--- Begin ---

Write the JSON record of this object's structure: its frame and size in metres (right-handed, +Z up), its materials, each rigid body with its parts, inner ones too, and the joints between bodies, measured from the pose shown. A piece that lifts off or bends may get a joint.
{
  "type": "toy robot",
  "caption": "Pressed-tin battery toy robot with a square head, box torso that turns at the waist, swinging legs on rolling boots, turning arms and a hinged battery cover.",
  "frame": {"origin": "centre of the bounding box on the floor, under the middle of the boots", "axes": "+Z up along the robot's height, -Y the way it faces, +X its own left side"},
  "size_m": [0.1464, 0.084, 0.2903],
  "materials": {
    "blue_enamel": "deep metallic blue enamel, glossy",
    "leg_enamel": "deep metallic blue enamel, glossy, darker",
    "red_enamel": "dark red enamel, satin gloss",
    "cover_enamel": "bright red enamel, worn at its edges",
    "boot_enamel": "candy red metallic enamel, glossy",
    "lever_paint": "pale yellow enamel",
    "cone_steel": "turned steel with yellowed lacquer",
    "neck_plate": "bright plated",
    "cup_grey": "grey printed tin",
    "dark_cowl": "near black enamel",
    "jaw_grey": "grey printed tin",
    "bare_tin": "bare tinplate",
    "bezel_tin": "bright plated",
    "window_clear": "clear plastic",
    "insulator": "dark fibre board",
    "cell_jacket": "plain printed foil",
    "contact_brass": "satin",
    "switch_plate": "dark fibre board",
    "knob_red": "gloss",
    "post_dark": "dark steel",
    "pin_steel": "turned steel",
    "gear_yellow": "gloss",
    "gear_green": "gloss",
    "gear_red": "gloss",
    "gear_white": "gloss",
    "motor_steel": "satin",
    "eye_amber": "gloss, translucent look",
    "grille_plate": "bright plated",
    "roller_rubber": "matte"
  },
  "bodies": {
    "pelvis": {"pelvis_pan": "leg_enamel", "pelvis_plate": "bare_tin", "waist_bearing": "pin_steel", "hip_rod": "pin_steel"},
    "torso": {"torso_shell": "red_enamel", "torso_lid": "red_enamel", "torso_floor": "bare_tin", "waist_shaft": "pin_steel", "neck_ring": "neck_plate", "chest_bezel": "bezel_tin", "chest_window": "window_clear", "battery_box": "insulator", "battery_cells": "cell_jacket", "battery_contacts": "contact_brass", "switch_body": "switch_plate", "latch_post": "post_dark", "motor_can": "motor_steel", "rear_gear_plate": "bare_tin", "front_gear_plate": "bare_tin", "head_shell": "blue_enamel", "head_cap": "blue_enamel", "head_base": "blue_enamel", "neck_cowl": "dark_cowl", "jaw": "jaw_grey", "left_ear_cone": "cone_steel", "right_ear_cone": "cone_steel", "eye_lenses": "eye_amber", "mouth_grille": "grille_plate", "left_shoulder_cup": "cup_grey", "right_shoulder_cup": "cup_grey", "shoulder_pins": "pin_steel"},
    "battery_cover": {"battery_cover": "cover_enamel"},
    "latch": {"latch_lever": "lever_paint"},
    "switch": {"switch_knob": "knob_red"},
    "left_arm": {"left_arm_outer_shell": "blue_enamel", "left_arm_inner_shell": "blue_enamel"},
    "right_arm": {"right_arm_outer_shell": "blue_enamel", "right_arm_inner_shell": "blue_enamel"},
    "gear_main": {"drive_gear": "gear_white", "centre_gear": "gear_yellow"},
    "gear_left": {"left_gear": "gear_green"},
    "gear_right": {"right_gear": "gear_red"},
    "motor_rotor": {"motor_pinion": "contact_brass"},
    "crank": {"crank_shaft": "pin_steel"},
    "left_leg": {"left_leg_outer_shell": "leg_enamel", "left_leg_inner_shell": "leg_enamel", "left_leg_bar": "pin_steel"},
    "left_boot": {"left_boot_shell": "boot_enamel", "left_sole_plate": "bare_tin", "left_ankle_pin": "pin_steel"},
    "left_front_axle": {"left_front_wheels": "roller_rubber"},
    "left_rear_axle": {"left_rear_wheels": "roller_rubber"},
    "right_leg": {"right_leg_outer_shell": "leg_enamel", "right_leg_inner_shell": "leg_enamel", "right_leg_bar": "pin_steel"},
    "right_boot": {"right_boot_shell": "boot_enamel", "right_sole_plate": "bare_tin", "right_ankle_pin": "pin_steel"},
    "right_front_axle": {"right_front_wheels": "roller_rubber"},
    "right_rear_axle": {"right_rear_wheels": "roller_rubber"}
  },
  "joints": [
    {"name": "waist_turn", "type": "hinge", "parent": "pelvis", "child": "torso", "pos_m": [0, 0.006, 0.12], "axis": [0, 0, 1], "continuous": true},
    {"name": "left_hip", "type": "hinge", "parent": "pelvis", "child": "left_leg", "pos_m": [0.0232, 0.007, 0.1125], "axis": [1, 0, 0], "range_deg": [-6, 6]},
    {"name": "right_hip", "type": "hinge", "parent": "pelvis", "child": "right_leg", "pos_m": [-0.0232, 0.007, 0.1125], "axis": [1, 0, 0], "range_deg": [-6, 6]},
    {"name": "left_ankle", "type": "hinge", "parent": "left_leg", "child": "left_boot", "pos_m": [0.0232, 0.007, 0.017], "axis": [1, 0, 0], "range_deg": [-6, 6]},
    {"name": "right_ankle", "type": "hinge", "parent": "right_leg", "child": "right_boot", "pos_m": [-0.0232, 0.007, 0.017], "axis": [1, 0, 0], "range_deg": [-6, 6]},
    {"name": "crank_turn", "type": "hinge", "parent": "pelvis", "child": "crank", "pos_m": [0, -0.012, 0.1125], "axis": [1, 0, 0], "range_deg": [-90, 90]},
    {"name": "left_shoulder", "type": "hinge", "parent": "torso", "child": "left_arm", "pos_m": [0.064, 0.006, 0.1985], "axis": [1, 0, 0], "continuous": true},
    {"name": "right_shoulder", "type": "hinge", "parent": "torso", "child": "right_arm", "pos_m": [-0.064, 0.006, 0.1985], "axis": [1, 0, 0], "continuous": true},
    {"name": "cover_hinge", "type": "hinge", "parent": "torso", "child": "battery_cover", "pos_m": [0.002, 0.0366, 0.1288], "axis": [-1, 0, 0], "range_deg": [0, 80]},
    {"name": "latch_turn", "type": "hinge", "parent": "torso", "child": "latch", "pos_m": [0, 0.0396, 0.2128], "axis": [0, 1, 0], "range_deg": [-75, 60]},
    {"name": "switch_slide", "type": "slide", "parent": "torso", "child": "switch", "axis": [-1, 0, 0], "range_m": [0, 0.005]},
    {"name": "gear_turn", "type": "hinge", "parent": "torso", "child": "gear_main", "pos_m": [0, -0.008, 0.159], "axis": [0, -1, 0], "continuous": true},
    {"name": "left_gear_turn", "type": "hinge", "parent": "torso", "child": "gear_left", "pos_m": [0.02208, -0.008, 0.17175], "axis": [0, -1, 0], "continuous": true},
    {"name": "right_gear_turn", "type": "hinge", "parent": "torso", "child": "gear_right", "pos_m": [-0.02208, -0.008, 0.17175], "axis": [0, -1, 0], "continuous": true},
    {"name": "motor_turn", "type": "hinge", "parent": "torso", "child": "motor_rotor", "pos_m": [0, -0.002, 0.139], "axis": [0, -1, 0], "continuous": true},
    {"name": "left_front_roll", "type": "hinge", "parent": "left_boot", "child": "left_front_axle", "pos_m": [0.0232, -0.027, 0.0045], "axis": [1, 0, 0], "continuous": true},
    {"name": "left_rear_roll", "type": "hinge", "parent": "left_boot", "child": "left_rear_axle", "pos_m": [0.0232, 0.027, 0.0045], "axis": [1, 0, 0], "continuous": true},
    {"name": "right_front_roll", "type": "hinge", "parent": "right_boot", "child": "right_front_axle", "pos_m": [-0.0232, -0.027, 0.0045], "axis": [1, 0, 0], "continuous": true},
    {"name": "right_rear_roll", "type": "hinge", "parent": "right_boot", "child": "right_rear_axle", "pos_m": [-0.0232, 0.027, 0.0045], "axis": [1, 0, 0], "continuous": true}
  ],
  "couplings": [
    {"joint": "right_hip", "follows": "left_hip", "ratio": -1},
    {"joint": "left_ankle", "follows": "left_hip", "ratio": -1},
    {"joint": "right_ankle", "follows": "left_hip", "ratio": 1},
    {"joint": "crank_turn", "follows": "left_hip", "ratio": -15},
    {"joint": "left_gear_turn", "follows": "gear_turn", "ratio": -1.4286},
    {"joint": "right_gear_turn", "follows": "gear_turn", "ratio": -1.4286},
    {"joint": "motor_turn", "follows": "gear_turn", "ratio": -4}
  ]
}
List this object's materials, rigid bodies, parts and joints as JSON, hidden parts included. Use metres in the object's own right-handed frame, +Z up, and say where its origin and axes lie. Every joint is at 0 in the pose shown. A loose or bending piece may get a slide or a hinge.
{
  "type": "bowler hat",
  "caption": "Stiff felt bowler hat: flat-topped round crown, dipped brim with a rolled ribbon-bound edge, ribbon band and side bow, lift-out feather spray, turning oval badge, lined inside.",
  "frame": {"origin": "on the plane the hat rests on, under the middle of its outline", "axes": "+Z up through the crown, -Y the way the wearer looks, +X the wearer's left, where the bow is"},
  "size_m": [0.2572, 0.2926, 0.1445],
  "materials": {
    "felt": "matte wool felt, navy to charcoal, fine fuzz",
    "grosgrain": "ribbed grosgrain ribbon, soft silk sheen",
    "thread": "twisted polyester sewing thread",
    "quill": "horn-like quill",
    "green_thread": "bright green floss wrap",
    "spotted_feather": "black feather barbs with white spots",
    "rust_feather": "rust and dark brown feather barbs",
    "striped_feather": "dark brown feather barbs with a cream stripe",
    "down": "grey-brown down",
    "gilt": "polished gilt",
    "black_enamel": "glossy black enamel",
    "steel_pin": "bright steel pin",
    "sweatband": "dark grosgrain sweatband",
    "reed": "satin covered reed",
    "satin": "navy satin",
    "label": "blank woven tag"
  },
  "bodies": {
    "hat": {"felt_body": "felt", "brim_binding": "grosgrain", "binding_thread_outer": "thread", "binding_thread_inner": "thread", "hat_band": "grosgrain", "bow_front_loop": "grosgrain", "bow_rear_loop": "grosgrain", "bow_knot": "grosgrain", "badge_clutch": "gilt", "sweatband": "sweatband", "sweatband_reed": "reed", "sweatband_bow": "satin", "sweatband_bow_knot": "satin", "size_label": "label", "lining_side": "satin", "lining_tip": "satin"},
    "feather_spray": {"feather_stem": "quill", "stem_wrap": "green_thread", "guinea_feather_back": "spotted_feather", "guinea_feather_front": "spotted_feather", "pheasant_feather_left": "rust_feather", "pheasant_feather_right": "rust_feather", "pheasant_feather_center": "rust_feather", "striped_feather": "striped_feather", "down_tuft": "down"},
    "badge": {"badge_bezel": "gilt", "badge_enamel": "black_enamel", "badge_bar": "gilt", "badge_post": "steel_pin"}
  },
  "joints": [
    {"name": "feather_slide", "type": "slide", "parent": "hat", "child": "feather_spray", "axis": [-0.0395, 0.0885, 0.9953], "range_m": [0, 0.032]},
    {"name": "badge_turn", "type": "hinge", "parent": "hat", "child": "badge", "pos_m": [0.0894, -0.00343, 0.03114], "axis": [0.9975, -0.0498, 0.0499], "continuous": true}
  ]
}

--- End ---

Pull out and copy each line containing the string "with".

Write the JSON record of this object's structure: its frame and size in metres (right-handed, +Z up), its materials, each rigid body with its parts, inner ones too, and the joints between bodies, measured from the pose shown. A piece that lifts off or bends may get a joint.
  "caption": "Pressed-tin battery toy robot with a square head, box torso that turns at the waist, swinging legs on rolling boots, turning arms and a hinged battery cover.",
    "cone_steel": "turned steel with yellowed lacquer",
  "caption": "Stiff felt bowler hat: flat-topped round crown, dipped brim with a rolled ribbon-bound edge, ribbon band and side bow, lift-out feather spray, turning oval badge, lined inside.",
    "spotted_feather": "black feather barbs with white spots",
    "striped_feather": "dark brown feather barbs with a cream stripe",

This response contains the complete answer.